Although the United States ranks ninth on Vietnam's list of top investors, the American influence here is dramatic, at least on the surface.
Thai, who plans to market his fried chicken primarily to the Vietnamese market rather than to expatriates, predicted success, in part because the food will be served fast and "the price will fit their pocketbooks."
Susan Gajete, manager of the American Club, an expatriate hangout on the site of the former U.S. consulate here, disagrees that Vietnamese tastes as so malleable. "You give Vietnamese kids cheeseburgers but they still want pho," a popular noodle soup, she said. "You give them hot dogs, but they still want rice."
However, Thai said he is confident because he has had a hand in shaping the market's tastes. Thai is a Viet Kieu, or one of the 2 million Vietnamese who fled overseas after the war. About 1 million settled in the United States, where they adopted American tastes that they then introduced to Vietnam.
"A cultural osmosis takes place in Vietnam when Viet Kieu come back, because they are always talking about America this or America that," said Thai, whose family used to send packages back to Vietnam containing items from shoes to music videos.
Deac J. Jones, who imports American goods to Ho Chi Minh City, said the Viet Kieu have been more influential in shaping local tastes than the infusion of young Americans during the war years. "Some people remember American icons like Campbell's soup from before the war," he said, "but half the population is under 20, so it doesn't matter with them."

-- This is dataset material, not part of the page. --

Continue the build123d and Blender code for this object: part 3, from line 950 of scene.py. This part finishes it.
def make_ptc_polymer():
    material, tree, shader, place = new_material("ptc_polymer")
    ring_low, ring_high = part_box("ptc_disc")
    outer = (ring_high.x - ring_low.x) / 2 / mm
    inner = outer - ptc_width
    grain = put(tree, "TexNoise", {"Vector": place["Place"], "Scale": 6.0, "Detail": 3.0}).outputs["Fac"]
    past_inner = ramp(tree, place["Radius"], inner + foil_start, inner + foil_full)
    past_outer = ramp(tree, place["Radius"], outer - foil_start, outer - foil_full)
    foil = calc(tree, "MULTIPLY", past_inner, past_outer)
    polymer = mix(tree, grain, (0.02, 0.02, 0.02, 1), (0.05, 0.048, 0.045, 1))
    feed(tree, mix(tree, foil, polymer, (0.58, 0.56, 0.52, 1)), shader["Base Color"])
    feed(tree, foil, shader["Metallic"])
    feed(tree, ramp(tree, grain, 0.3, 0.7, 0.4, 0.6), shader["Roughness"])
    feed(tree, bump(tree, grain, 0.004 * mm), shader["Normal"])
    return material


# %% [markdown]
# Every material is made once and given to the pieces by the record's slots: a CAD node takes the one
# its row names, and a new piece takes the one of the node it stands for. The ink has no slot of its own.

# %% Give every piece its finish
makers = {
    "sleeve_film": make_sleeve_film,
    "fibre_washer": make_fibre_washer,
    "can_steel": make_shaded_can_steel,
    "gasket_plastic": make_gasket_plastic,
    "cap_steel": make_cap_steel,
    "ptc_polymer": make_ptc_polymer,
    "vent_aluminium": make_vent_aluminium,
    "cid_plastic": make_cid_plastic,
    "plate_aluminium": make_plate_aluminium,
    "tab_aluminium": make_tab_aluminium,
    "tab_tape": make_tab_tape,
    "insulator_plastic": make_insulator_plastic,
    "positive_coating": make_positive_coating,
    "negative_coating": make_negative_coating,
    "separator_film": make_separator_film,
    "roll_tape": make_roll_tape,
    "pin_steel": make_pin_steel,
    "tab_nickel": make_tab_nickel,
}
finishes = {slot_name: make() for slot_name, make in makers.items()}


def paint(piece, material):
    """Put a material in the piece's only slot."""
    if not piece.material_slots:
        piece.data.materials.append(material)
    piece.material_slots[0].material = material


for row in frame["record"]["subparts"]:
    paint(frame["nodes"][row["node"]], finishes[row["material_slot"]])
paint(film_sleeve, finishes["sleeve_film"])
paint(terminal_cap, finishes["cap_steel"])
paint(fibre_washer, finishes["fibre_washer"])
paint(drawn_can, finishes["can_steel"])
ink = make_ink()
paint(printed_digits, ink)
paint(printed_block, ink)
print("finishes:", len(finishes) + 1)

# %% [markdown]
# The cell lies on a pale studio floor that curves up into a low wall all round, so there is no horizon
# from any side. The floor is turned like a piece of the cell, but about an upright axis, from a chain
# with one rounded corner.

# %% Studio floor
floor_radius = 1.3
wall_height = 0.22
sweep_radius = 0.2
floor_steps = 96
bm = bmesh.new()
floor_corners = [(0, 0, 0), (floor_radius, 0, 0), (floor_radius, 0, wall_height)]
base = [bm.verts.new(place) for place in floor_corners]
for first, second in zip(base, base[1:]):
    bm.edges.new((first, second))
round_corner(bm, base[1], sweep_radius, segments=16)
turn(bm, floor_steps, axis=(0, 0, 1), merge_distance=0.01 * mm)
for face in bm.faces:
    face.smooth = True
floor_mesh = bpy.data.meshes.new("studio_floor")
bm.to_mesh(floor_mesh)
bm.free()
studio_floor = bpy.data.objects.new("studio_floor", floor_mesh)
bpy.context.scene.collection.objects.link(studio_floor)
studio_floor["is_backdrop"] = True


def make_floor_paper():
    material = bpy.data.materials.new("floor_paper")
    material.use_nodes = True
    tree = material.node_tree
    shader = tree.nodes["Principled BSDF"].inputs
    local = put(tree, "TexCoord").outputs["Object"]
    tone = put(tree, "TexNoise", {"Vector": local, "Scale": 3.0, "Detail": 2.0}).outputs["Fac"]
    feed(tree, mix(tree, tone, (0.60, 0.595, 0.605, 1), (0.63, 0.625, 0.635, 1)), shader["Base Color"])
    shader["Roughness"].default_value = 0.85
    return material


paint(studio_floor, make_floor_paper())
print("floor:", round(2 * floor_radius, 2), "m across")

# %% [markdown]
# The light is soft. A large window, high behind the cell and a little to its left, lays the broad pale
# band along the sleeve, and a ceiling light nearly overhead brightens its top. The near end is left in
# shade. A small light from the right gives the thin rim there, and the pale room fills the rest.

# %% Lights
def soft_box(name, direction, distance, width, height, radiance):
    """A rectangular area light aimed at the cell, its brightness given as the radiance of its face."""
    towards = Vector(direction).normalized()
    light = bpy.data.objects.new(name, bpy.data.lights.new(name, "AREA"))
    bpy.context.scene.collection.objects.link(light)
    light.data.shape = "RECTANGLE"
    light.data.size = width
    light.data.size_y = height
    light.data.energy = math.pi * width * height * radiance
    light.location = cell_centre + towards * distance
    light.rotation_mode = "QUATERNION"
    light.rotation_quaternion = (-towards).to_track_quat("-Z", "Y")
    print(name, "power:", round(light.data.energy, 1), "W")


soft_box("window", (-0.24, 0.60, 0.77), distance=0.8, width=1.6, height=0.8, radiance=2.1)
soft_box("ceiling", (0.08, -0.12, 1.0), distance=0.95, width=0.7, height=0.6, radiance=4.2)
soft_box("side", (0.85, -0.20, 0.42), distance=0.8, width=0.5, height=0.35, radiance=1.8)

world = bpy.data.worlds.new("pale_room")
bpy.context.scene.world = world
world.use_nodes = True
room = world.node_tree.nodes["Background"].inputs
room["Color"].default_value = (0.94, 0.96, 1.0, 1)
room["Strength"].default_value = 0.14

"Everyone loves Cindy Crawford," said Hoang Thi Thu, 21, a Revlon salesclerk who sells as much as $300 worth of cosmetics a day at the Superbowl, a Ho Chi Minh City shopping mall -- not bad business in a country where the per capita income is just $300 a year.

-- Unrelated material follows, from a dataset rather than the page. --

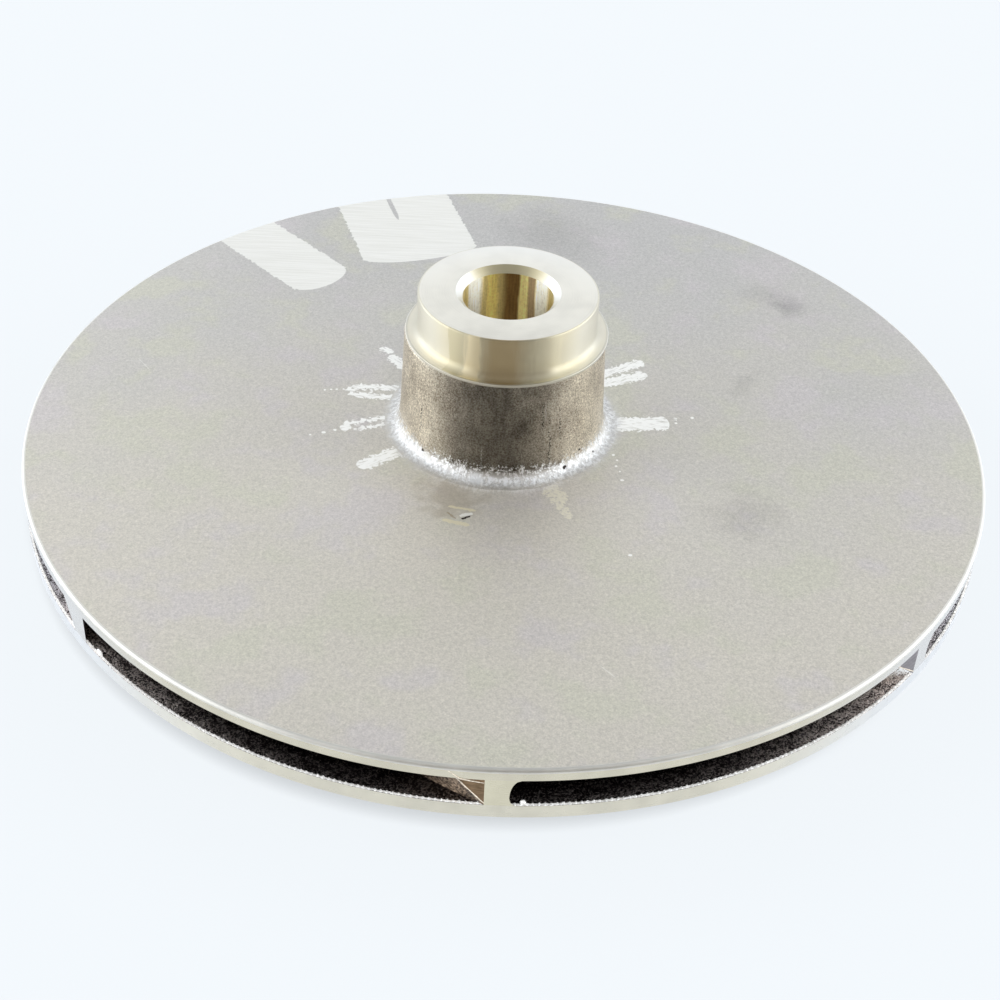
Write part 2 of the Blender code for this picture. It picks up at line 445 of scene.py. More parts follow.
def brushed_ring(place, x, y, z, skin):
    """The corner between boss and back face, where a wire wheel has picked the skin bright."""
    radius = from_axis(x, y)
    unrolled = {"X": turn_of(y, x) * 0.030, "Y": radius * 0.3, "Z": z * 0.3}
    scratches = speckle(place.node("ShaderNodeCombineXYZ", {}, unrolled), 1500.0, 3.0, 0.7)
    flakes = speckle(place, 950.0, 2.0, 0.6)
    picked = speckle(place, 2100.0, 2.0, 0.6) + 0.6 * scratches + 0.8 * flakes
    wander = speckle(place, 160.0)
    ragged = 0.0050 * wander + 0.0050 * scratches + 0.0030 * picked
    inside = ease(radius + ragged, BRUSHED_RADIUS + 0.0038, BRUSHED_RADIUS - 0.0010)
    above_face = z - BACK_FACE
    ragged_height = above_face + ragged + 0.0080 * scratches
    ring = inside * ease(ragged_height, BRUSHED_HEIGHT + 0.0005, BRUSHED_HEIGHT - 0.0005)
    hazed = ring * ease(above_face, 0.0035, 0.0010)
    cover = ease(picked + 0.7 * wander + 0.20 * ring - 40.0 * above_face, -0.02, 0.20)
    # Painted light: the ring is made lighter in front and darker towards the left and right sides.
    painted_side_shade = 0.32 * ease(abs(x), 0.008, 0.024)
    brushed = tint(ease(flakes + 0.3 * scratches, -0.14, 0.12), RING_SHADOW, RING_BRIGHT)
    haze = shade(tint(ease(picked, -0.3, 0.3), RING_HAZE, RING_BRIGHT), 1.10 - painted_side_shade)
    colour = tint(ring * cover, tint(0.75 * hazed, skin, haze), shade(brushed, 1.25 - painted_side_shade))
    for mark_x, mark_y, mark_height, size, mark_colour in RING_MARKS:
        level = from_axis(x - mark_x, y - mark_y)
        far = from_axis(level, above_face - mark_height) + 0.0008 * picked
        colour = tint(ease(far, size, 0.5 * size), colour, mark_colour)
    return colour, ring, picked


SKIN_RELIEF = 0.00006
SKIN_COOL = (0.525, 0.515, 0.500, 1.0)
SKIN_WARM = (0.595, 0.565, 0.505, 1.0)
SKIN_LILAC = (0.575, 0.540, 0.545, 1.0)
SKIN_OLIVE = (0.570, 0.565, 0.470, 1.0)
# Grey smudges: x, y, size, how far the edge wanders, and how dark.
SMUDGES = (
    (0.0844, 0.0652, 0.0078, 0.010, 0.25), (0.0767, 0.0720, 0.0100, 0.012, 0.08),
    (0.0622, -0.0395, 0.0140, 0.030, 0.12), (0.0659, 0.0243, 0.0080, 0.030, 0.10),
    (0.0140, 0.1020, 0.0240, 0.030, 0.12),
)


def mottled_skin(place, x, y, grain):
    """Blasted skin: warm in front, cool behind, mottled, smudged in a few places, with painted light left
    and before the hub.
    """
    colour = tint(ease(y + 0.16 * speckle(place, 18.0), 0.13, -0.09), SKIN_COOL, SKIN_WARM)
    mottled = speckle(place, 42.0, 3.0, 0.6)
    colour = tint(0.55 * ease(mottled, 0.02, 0.16), colour, SKIN_LILAC)
    colour = tint(0.55 * ease(mottled, -0.02, -0.16), colour, SKIN_OLIVE)
    smudge = 0.0
    smudge_edge = speckle(place, 90.0)
    for smudge_x, smudge_y, size, wander, darkness in SMUDGES:
        far = from_axis(x - smudge_x, y - smudge_y) + wander * smudge_edge
        smudge = smudge + darkness * ease(far, size, 0.1 * size)
    # Painted light: the skin is lighter towards the left, where the tent glows most, and just before the
    # hub.
    before_hub = ease(from_axis(x, y), 0.090, 0.045) * ease(y, -0.01, -0.04)
    painted_light = 0.07 * ease(x, -0.03, -0.12) + 0.07 * before_hub
    return shade(colour, 1.03 + painted_light + 0.50 * grain + 0.30 * speckle(place, 900.0) - smudge)


# Marks on the back face: from, to, half width and rounded nose, in millimetres.
BALANCE_PATCHES = (
    ((-55, 66.5), (-101, 113), 10.3, 6),
    ((-27, 83.8), (-44, 134), 18.7, 5),
)
MISSED_BY_GRINDER = ((-37, 108.5), (-44, 130), 0.9, 6)
FETTLING_STROKES = (
    ((-27.5, 22), (-33.5, 29), 1.8, 2),
    ((-32.5, 30.5), (-36.8, 32.5), 1.4, 1.5),
    ((-28.5, 12.6), (-43, 12.2), 1.4, 2),
    ((-28, 7.8), (-42, 8.3), 1.4, 2),
    ((-41.8, 8), (-43.7, 12.2), 1.2, 1),
    ((-29, -0.8), (-43.5, -5.8), 1, 1.5),
    ((-30, -4.6), (-40.5, -8.2), 0.9, 1.5),
    ((-41.2, -6.8), (-44.2, -7.8), 1.8, 1.2),
    ((-26, -16.2), (-37.8, -24.8), 2.4, 2.5),
    ((27, 23.8), (40, 31.5), 1.8, 1.5),
    ((27, 19), (40.8, 25.2), 2.2, 2),
    ((30, -0.2), (46, 1.6), 3.2, 1.5),
    ((47.5, 3.2), (48.2, 4.2), 0.6, 0.5),
)
BRASSY_STROKES = (
    ((12.5, -29), (16.8, -35.8), 2.4, 1.2),
    ((15, -34), (18.6, -42.5), 1.3, 2),
)
HAIR_SCRATCHES = (
    ((25.1, -95.6), (28.9, -99.6), 0.22, 1),
    ((52.8, -34.1), (55.6, -30.9), 0.15, 1),
    ((-117.4, -35.5), (-81.8, -28.4), 0.1, 4),
    ((-70.1, 31.3), (-61, 40.1), 0.1, 2),
    ((-102.4, -44), (-98.8, -42.5), 0.2, 1),
    ((-109, 20.3), (-103.2, 20.2), 0.22, 1),
    ((-105.5, 21.6), (-100.9, 15.8), 0.22, 1),
)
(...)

Ice skating until 4 a.m. has become the newest sensation in Ho Chi Minh City, and dance clubs are full of young people wearing American designer-label clothes. The American allure extends to unauthorized, copycat versions of well-known restaurants such as Spago, Planet Hollywood (called Planet Saigon) and the Hard Rock Cafe.
And here in Hanoi, a Vietnamese university class on American culture uses films such as "Good Morning, Vietnam" and "Pulp Fiction" as teaching aids.
With so much of Vietnam's youth focused on American-style flash and consumerism, the old guard has begun complaining about the loss of traditional values. Newspaper and television editorials criticize the corrupting influences of Western consumerism, loose morals and the rising use of heroin and other drugs among students.
"The government is moving along very cautiously because they fear social evils from the West," said a U.S. diplomat who requested anonymity. Other observers say the Vietnamese leadership fears the possible destabilizing effects of Western ideas and rapid social change.
"It's like the U.S. going from the 1930s to the 1980s in 10 years," said a lawyer from California who has lived in Vietnam for six years. "That's the kind of change we're talking about. The generation gap is exacerbated."
Pham Hoang Son, 25, manager of the popular Apocalypse Now bar here, said the very young are losing part of their heritage. "If you ask them about Vietnam's revolutionary heroes, 90 percent couldn't tell you," he said. But he added that nearly everyone remembers Ho Chi Minh because he's "worth remembering."
Even if the postwar generation -- children who grew up in peacetime and during the country's economic reforms -- are unaware of the historical details, most retain a strong national identity forged by centuries of Chinese and French colonialism, historians and other analysts say.
The government hopes that sense of identity will draw more overseas Vietnamese back to invest, despite lingering fears that anti-communist organizers might try to undermine the system. The Viet Kieus' skills, if not their capital, will help the country modernize, the thinking goes. Even their Americanization is considered an asset.
Thai, for example, uses corporate-speak like "synergy" to explain his success managing three businesses. He runs "smiling" workshops and customer-service role-playing for his staff. And he credits his success to a "can-do" American attitude.
"When my family first moved to the U.S., I grew up poor," said Thai, who as a child sold candy bars after school. "But America told me that I could create my own destiny if I worked hard enough."
He is working with a U.S. consulting firm to bring American and Vietnamese businesses together and dreams of creating a nonprofit academy to teach math and English to local street children.
"I'm glad I had the chance to tell the ambassador where I think Vietnam is headed," Thai said. CAPTION: A street vendor sells tea as Douglas "Pete" Peterson, the first U.S. ambassador to postwar Vietnam, walks with an entourage of officials and members of the news media beside Hanoi's Hoan Kiem Lake.